** DIRECTIVE **
Restate the complete material exactly.

** MATERIAL **
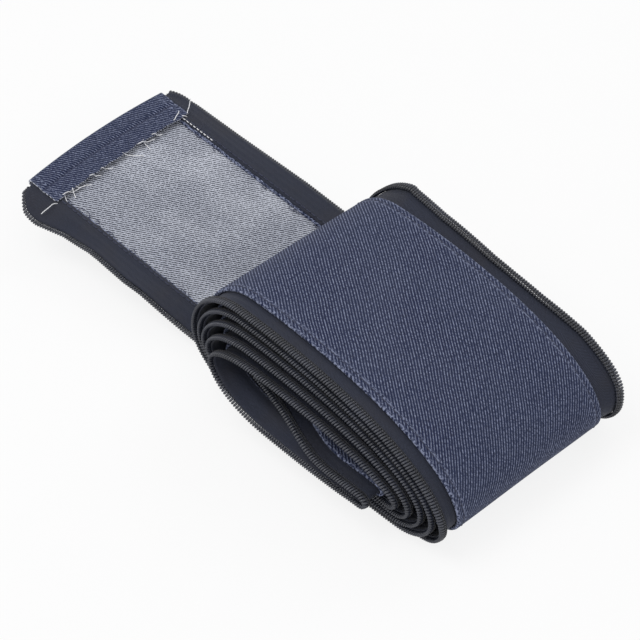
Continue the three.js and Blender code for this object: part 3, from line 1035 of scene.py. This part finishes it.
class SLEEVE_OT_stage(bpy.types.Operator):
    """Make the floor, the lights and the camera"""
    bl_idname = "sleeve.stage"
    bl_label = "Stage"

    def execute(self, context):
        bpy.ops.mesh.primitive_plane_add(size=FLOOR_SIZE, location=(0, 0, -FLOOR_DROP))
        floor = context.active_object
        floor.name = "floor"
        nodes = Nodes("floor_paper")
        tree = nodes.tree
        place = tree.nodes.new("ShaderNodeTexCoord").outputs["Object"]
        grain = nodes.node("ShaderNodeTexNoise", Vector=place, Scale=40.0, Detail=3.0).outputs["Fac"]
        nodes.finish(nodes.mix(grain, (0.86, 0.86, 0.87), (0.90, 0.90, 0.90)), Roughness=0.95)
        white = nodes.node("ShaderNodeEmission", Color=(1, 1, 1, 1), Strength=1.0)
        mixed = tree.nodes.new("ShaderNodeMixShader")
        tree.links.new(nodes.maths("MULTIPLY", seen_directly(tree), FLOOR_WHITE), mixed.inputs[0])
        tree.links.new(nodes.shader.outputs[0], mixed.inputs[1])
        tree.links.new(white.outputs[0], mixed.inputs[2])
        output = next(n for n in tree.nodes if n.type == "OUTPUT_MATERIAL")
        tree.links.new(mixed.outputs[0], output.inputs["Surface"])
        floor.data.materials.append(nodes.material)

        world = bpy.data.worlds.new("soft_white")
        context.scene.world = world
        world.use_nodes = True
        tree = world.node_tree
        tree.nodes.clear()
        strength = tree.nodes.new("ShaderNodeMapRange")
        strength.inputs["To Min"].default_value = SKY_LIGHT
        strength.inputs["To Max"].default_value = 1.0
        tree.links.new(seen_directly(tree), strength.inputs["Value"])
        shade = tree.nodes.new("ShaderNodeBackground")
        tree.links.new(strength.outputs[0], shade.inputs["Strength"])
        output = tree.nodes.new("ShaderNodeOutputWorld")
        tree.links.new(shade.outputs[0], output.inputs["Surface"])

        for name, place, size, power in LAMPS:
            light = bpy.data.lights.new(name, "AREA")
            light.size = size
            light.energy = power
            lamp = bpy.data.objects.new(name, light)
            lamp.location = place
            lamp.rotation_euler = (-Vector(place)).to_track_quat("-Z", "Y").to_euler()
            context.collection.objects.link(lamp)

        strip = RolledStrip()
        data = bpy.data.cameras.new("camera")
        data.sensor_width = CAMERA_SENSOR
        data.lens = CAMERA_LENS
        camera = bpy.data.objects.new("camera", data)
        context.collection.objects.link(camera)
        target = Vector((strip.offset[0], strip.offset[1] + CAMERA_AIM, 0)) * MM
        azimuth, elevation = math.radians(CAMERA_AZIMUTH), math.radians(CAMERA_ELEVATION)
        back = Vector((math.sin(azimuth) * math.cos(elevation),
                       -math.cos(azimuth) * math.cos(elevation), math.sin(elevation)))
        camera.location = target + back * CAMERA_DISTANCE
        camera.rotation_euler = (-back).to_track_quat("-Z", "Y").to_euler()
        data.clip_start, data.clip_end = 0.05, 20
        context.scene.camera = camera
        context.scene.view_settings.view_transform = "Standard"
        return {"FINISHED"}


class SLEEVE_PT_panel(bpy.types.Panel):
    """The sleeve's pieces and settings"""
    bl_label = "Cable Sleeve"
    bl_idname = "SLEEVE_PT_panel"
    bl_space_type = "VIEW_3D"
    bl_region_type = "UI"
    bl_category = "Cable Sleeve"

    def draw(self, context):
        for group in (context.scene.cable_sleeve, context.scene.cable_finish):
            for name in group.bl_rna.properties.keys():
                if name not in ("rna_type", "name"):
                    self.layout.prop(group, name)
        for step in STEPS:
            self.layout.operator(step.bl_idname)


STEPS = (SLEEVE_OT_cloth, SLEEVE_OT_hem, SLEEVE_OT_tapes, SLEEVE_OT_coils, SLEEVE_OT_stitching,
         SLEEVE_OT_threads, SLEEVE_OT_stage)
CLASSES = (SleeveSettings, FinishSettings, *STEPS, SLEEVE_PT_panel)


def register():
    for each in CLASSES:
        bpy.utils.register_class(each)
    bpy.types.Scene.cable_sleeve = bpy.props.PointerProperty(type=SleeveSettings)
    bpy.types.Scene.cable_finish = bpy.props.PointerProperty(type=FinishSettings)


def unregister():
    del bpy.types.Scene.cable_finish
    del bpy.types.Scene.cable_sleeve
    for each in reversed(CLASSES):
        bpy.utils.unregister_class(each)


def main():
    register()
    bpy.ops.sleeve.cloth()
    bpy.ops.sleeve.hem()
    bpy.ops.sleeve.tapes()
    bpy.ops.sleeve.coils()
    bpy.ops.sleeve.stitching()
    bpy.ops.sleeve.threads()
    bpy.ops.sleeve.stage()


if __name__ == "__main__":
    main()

** TASK SOLUTION **
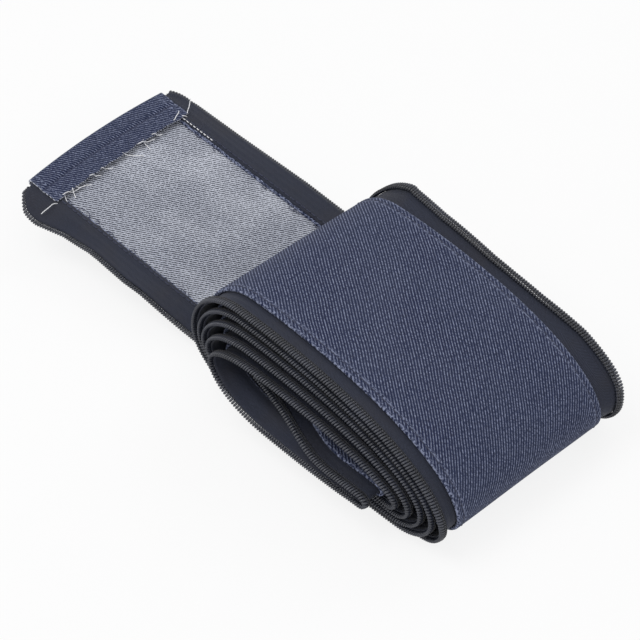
Continue the three.js and Blender code for this object: part 3, from line 1035 of scene.py. This part finishes it.
class SLEEVE_OT_stage(bpy.types.Operator):
    """Make the floor, the lights and the camera"""
    bl_idname = "sleeve.stage"
    bl_label = "Stage"

    def execute(self, context):
        bpy.ops.mesh.primitive_plane_add(size=FLOOR_SIZE, location=(0, 0, -FLOOR_DROP))
        floor = context.active_object
        floor.name = "floor"
        nodes = Nodes("floor_paper")
        tree = nodes.tree
        place = tree.nodes.new("ShaderNodeTexCoord").outputs["Object"]
        grain = nodes.node("ShaderNodeTexNoise", Vector=place, Scale=40.0, Detail=3.0).outputs["Fac"]
        nodes.finish(nodes.mix(grain, (0.86, 0.86, 0.87), (0.90, 0.90, 0.90)), Roughness=0.95)
        white = nodes.node("ShaderNodeEmission", Color=(1, 1, 1, 1), Strength=1.0)
        mixed = tree.nodes.new("ShaderNodeMixShader")
        tree.links.new(nodes.maths("MULTIPLY", seen_directly(tree), FLOOR_WHITE), mixed.inputs[0])
        tree.links.new(nodes.shader.outputs[0], mixed.inputs[1])
        tree.links.new(white.outputs[0], mixed.inputs[2])
        output = next(n for n in tree.nodes if n.type == "OUTPUT_MATERIAL")
        tree.links.new(mixed.outputs[0], output.inputs["Surface"])
        floor.data.materials.append(nodes.material)

        world = bpy.data.worlds.new("soft_white")
        context.scene.world = world
        world.use_nodes = True
        tree = world.node_tree
        tree.nodes.clear()
        strength = tree.nodes.new("ShaderNodeMapRange")
        strength.inputs["To Min"].default_value = SKY_LIGHT
        strength.inputs["To Max"].default_value = 1.0
        tree.links.new(seen_directly(tree), strength.inputs["Value"])
        shade = tree.nodes.new("ShaderNodeBackground")
        tree.links.new(strength.outputs[0], shade.inputs["Strength"])
        output = tree.nodes.new("ShaderNodeOutputWorld")
        tree.links.new(shade.outputs[0], output.inputs["Surface"])

        for name, place, size, power in LAMPS:
            light = bpy.data.lights.new(name, "AREA")
            light.size = size
            light.energy = power
            lamp = bpy.data.objects.new(name, light)
            lamp.location = place
            lamp.rotation_euler = (-Vector(place)).to_track_quat("-Z", "Y").to_euler()
            context.collection.objects.link(lamp)

        strip = RolledStrip()
        data = bpy.data.cameras.new("camera")
        data.sensor_width = CAMERA_SENSOR
        data.lens = CAMERA_LENS
        camera = bpy.data.objects.new("camera", data)
        context.collection.objects.link(camera)
        target = Vector((strip.offset[0], strip.offset[1] + CAMERA_AIM, 0)) * MM
        azimuth, elevation = math.radians(CAMERA_AZIMUTH), math.radians(CAMERA_ELEVATION)
        back = Vector((math.sin(azimuth) * math.cos(elevation),
                       -math.cos(azimuth) * math.cos(elevation), math.sin(elevation)))
        camera.location = target + back * CAMERA_DISTANCE
        camera.rotation_euler = (-back).to_track_quat("-Z", "Y").to_euler()
        data.clip_start, data.clip_end = 0.05, 20
        context.scene.camera = camera
        context.scene.view_settings.view_transform = "Standard"
        return {"FINISHED"}


class SLEEVE_PT_panel(bpy.types.Panel):
    """The sleeve's pieces and settings"""
    bl_label = "Cable Sleeve"
    bl_idname = "SLEEVE_PT_panel"
    bl_space_type = "VIEW_3D"
    bl_region_type = "UI"
    bl_category = "Cable Sleeve"

    def draw(self, context):
        for group in (context.scene.cable_sleeve, context.scene.cable_finish):
            for name in group.bl_rna.properties.keys():
                if name not in ("rna_type", "name"):
                    self.layout.prop(group, name)
        for step in STEPS:
            self.layout.operator(step.bl_idname)


STEPS = (SLEEVE_OT_cloth, SLEEVE_OT_hem, SLEEVE_OT_tapes, SLEEVE_OT_coils, SLEEVE_OT_stitching,
         SLEEVE_OT_threads, SLEEVE_OT_stage)
CLASSES = (SleeveSettings, FinishSettings, *STEPS, SLEEVE_PT_panel)


def register():
    for each in CLASSES:
        bpy.utils.register_class(each)
    bpy.types.Scene.cable_sleeve = bpy.props.PointerProperty(type=SleeveSettings)
    bpy.types.Scene.cable_finish = bpy.props.PointerProperty(type=FinishSettings)


def unregister():
    del bpy.types.Scene.cable_finish
    del bpy.types.Scene.cable_sleeve
    for each in reversed(CLASSES):
        bpy.utils.unregister_class(each)


def main():
    register()
    bpy.ops.sleeve.cloth()
    bpy.ops.sleeve.hem()
    bpy.ops.sleeve.tapes()
    bpy.ops.sleeve.coils()
    bpy.ops.sleeve.stitching()
    bpy.ops.sleeve.threads()
    bpy.ops.sleeve.stage()


if __name__ == "__main__":
    main()